— DATA SUPPLIED —
* * *
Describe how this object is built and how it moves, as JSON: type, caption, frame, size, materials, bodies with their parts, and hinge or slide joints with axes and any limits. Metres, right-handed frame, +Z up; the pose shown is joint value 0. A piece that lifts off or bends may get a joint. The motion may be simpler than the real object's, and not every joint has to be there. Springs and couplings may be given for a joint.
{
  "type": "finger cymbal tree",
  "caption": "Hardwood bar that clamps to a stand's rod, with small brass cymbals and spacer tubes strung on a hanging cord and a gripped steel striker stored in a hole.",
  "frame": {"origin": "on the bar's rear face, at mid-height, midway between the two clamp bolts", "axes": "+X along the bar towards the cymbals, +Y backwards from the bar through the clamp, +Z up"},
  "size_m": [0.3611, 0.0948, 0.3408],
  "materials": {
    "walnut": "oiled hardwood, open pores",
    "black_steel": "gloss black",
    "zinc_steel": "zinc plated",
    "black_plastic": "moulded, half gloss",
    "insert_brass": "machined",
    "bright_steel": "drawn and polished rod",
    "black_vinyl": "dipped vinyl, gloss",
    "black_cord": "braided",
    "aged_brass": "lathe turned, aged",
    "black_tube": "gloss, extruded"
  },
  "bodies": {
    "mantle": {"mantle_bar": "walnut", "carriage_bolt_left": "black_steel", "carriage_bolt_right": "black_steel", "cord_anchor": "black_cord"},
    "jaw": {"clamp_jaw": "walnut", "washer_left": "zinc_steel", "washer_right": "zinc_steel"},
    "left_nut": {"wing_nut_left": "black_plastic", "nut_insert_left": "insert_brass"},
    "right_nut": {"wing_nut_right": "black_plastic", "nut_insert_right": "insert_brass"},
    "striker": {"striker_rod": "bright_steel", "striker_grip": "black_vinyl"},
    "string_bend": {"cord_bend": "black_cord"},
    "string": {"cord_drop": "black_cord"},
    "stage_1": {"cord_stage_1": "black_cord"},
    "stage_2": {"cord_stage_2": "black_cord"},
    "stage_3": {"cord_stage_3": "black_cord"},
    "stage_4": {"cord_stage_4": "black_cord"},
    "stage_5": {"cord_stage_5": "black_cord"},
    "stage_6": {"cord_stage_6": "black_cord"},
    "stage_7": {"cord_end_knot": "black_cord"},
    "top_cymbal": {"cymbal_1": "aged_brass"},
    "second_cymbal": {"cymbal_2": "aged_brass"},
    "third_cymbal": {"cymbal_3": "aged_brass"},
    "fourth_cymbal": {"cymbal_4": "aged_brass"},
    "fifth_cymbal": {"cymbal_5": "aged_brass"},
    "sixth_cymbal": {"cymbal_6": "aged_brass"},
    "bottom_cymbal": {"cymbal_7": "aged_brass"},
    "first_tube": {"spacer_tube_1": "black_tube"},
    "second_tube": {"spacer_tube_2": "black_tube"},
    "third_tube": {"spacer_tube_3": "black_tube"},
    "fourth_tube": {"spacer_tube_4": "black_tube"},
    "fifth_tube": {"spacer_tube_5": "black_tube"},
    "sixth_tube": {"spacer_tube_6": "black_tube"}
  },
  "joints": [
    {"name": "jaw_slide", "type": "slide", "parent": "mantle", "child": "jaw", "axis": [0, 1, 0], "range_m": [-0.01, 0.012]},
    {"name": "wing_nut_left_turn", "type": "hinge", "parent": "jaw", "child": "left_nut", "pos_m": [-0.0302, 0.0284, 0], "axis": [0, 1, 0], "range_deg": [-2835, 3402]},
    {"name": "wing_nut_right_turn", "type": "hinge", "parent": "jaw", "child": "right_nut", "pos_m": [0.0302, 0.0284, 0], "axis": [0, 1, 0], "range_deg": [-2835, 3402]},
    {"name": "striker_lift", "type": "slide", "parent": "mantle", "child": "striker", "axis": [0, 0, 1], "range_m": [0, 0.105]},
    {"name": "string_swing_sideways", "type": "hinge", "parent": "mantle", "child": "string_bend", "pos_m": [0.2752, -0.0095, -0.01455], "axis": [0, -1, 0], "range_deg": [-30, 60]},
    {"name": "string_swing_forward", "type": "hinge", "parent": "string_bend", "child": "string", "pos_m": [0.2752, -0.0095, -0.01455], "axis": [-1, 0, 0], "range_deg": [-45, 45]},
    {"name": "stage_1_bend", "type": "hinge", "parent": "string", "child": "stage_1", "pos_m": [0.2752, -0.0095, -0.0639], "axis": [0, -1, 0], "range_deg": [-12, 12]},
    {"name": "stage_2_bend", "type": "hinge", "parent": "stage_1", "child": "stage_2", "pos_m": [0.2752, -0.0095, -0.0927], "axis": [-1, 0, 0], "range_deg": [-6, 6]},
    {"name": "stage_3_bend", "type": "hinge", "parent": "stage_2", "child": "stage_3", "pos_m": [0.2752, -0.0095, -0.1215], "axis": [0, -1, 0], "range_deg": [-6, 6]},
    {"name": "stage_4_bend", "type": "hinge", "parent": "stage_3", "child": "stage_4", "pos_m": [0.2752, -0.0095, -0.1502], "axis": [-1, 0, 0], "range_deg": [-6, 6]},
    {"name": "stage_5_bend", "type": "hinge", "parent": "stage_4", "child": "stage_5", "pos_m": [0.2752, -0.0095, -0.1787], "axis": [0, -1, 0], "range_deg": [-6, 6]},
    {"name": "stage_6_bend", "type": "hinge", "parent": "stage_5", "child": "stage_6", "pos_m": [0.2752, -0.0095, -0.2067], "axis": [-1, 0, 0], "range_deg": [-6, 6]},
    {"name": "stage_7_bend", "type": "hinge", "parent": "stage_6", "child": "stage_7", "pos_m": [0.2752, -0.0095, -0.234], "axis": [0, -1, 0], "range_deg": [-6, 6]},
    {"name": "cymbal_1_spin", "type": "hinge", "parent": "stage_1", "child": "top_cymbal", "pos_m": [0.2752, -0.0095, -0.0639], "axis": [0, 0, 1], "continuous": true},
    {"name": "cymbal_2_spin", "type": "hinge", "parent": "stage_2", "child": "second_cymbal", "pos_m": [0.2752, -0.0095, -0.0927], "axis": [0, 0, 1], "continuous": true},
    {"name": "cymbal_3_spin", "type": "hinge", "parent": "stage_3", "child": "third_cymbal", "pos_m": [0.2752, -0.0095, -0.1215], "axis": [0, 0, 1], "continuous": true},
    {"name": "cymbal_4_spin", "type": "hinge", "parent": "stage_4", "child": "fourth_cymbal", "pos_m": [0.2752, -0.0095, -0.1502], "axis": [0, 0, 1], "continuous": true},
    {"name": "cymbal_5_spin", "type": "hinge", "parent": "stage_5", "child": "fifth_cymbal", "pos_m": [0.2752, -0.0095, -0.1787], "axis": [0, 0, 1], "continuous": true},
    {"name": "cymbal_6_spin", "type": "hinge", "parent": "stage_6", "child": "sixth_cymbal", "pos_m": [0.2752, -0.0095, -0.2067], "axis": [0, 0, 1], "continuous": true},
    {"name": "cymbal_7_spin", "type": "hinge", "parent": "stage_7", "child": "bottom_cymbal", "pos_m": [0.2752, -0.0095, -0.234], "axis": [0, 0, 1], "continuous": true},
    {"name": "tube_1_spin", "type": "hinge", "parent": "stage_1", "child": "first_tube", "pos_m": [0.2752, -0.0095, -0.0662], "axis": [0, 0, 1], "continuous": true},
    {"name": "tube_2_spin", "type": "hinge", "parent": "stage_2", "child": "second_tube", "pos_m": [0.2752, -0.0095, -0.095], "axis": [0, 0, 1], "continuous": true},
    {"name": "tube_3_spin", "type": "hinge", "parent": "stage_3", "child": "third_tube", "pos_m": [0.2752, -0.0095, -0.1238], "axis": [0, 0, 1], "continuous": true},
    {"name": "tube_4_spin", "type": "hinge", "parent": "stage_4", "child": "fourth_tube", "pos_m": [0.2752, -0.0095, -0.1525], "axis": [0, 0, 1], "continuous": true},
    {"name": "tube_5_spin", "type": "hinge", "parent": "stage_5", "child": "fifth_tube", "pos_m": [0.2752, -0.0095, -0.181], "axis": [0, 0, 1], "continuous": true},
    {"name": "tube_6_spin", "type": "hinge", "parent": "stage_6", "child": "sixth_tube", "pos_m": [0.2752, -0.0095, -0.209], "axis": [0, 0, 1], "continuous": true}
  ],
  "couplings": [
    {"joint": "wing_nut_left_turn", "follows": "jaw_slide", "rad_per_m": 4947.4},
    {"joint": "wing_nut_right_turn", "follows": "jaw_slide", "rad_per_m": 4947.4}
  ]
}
* * *
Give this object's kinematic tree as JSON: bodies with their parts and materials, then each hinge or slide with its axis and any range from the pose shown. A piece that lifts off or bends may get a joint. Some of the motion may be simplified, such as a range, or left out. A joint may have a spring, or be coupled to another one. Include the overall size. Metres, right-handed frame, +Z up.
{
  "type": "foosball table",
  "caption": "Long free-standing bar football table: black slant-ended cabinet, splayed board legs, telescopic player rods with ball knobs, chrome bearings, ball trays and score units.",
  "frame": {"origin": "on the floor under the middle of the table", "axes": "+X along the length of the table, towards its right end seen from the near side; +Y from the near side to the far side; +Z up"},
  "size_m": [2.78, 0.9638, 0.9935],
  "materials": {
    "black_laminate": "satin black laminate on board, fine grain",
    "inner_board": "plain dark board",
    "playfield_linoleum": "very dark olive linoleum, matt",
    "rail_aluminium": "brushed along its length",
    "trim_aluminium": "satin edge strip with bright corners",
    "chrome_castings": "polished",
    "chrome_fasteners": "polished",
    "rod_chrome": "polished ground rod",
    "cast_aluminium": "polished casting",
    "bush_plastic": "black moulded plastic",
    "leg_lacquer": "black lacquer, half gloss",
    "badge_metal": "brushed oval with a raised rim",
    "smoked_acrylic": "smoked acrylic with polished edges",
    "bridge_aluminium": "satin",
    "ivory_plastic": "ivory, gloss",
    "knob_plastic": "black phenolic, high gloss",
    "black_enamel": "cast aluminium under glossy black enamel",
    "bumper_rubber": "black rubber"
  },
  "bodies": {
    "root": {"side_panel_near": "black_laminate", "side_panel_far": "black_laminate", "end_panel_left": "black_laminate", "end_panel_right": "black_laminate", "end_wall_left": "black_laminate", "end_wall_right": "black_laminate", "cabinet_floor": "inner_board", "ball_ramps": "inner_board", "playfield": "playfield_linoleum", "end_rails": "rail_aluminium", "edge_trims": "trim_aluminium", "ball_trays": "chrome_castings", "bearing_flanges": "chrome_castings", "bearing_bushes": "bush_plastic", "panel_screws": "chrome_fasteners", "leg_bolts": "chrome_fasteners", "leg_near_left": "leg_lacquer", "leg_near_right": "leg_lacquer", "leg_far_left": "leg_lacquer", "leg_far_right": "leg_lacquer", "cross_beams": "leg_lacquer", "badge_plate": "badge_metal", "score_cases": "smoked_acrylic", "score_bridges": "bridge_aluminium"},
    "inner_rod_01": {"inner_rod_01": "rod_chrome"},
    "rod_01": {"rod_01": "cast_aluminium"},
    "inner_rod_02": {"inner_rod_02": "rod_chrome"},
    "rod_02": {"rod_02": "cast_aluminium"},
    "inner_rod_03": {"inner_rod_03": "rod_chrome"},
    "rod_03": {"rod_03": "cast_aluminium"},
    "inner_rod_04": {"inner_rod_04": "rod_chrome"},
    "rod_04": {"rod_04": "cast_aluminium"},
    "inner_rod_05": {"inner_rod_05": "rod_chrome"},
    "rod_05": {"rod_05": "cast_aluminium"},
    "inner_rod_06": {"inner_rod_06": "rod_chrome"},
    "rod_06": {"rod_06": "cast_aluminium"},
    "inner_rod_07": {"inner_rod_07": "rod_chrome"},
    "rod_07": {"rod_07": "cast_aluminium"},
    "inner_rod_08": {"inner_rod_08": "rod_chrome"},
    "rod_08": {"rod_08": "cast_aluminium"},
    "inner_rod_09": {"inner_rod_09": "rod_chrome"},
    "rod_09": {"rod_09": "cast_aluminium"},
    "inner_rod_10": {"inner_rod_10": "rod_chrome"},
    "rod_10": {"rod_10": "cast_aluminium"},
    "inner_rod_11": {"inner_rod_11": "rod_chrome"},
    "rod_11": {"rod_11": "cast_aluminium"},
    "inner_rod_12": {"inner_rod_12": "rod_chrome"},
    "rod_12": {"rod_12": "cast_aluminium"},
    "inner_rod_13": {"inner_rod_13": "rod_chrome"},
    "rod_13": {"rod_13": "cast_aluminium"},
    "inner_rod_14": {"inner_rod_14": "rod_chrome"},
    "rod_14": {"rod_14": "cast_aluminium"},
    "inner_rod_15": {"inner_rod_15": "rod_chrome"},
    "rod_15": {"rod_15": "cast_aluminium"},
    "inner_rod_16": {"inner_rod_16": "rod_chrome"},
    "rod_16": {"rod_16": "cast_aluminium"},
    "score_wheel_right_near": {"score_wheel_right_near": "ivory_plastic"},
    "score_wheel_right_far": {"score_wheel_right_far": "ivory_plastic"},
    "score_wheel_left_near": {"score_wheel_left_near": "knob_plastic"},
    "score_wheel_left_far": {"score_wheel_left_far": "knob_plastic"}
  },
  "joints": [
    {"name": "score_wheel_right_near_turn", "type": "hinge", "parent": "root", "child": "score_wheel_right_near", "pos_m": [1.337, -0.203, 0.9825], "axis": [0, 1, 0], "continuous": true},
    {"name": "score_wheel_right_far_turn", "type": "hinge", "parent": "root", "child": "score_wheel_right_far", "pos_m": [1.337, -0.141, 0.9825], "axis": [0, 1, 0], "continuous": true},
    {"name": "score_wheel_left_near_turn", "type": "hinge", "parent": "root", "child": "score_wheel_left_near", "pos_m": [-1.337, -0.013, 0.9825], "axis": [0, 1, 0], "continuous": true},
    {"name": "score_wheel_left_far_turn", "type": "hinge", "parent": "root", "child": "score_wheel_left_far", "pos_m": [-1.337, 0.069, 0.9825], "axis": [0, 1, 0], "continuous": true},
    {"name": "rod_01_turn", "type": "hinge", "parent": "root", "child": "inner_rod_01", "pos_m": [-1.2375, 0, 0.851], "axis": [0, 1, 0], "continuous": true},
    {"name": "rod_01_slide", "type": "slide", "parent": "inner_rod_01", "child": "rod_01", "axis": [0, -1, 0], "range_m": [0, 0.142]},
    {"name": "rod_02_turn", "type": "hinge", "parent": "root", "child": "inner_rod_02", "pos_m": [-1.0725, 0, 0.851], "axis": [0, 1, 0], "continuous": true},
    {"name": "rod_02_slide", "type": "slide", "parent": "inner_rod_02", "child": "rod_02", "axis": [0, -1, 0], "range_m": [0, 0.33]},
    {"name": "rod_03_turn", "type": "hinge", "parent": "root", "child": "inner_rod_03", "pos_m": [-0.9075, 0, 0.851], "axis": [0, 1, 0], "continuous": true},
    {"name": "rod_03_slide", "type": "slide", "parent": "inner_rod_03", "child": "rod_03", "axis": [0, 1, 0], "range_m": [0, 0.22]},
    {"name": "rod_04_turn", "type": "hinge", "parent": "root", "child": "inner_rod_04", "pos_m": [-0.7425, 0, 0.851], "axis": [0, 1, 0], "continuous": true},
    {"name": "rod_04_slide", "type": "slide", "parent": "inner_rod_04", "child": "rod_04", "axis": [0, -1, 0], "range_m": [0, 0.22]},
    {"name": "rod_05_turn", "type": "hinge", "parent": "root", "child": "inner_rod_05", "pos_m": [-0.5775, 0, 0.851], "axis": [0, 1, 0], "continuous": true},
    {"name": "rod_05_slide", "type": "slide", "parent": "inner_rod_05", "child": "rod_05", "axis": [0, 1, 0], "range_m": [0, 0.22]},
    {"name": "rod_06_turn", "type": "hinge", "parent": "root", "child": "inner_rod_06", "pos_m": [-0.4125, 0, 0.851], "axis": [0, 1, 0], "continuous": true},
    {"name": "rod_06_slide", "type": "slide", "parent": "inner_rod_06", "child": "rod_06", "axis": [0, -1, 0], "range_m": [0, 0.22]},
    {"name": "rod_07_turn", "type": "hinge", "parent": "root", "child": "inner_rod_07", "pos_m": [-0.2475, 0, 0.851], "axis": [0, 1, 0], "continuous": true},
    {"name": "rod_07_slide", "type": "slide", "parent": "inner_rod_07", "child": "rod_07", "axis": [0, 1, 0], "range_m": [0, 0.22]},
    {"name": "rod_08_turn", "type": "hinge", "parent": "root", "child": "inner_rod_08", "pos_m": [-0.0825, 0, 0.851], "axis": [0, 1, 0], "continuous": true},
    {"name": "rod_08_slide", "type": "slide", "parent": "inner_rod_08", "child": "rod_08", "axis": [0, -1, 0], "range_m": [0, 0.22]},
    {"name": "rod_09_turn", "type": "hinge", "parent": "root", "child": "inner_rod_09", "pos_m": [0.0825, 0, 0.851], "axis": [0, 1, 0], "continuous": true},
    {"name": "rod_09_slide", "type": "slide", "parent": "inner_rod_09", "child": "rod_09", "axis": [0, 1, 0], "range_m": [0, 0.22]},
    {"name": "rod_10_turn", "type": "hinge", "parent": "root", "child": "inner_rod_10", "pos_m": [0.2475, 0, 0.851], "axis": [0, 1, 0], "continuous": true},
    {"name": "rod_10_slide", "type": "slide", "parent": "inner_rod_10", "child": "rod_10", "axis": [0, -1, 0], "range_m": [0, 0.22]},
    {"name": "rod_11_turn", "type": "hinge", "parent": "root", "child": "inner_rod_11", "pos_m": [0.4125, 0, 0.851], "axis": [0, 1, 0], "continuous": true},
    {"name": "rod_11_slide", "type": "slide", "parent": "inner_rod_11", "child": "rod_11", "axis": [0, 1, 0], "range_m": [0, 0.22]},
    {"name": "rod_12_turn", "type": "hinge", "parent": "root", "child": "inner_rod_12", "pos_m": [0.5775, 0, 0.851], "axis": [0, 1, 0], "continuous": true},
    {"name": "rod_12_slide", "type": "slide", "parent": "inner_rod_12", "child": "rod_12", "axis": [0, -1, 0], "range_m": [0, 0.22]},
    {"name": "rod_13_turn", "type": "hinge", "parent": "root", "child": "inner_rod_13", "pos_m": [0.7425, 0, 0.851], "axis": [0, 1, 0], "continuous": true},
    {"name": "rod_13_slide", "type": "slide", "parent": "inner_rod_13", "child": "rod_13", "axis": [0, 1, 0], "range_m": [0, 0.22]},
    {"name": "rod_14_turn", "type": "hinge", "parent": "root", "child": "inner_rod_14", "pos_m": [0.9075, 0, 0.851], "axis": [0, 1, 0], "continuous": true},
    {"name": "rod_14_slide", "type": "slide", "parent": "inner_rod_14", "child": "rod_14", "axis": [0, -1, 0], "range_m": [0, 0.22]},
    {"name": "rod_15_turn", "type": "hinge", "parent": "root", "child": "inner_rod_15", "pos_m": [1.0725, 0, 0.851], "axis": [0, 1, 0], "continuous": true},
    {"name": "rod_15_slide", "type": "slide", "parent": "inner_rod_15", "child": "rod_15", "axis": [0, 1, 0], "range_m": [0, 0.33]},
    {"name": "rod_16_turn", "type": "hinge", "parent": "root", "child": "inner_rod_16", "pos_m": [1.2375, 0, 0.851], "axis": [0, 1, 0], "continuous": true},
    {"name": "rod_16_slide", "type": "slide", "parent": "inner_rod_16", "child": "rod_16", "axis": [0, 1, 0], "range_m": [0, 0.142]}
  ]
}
* * *
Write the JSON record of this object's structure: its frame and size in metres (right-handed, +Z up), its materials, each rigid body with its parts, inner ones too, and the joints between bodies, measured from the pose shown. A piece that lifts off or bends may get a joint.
* * *
— OBJECTIVE —
Determine how many lines in the listing above hold the word "tree", answering with the number only.

— TASK ANSWER —
2